Wednesday, November 11, 2009

Blog 17: Quote-Response Trifles

I love Trifles! It is such a short play, but it makes a strong impact. I like how it sets up women's knowledge against men's. The men are investigating the murder of John Wright, whose wife is being held on suspicion of having committed the crime. Dramatic irony occurs as the men reject evidence in the kitchen; the Sheriff says, "Nothing here but kitchen things" (Glaspell 840). This bit of dialogue suggests that the men reject the "kitchen things" as evidence because they are kitchen things; they are part of women's lives and therefore not important. In their arrogant reasoning, they somehow forget that the suspect is female, which should make "kitchen things" very important. The men go upstairs to investigate the scene of the crime, and their wives, left behind in the kitchen to pick up some things for Mrs.
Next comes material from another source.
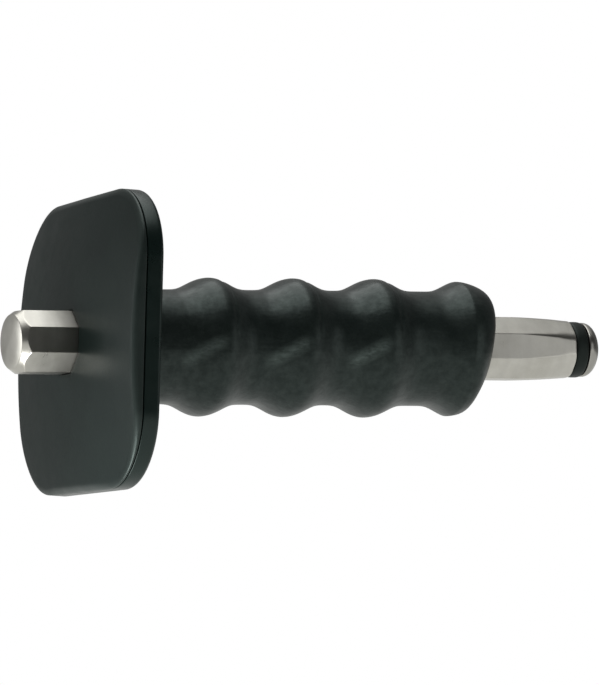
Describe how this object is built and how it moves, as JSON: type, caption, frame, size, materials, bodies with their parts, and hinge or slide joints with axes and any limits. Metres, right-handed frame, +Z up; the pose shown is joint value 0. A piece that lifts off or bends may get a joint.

Wright, locate all the evendence needed to indicate not only that Mrs. Wright killed her husband because of his brutality but also that they shared some of the blame for knowing "how things can be--for women" and not "com[ing] over here once in a while!" (847) The men's reaction to "kitchen things" indicates "how things can be." Women's lives and women themselves were treated as inconsequential, and when one is inconsequential, one is not really human in terms of rights or in terms of treatment, which allows brutal men like John Wright to torture his spouse. In this "Jury of Her Peers," Mrs. Wright is acquitted by the women because they understand that she murdered her husband because he killed all the joy in her life and because they should have seen the problem and tried to help.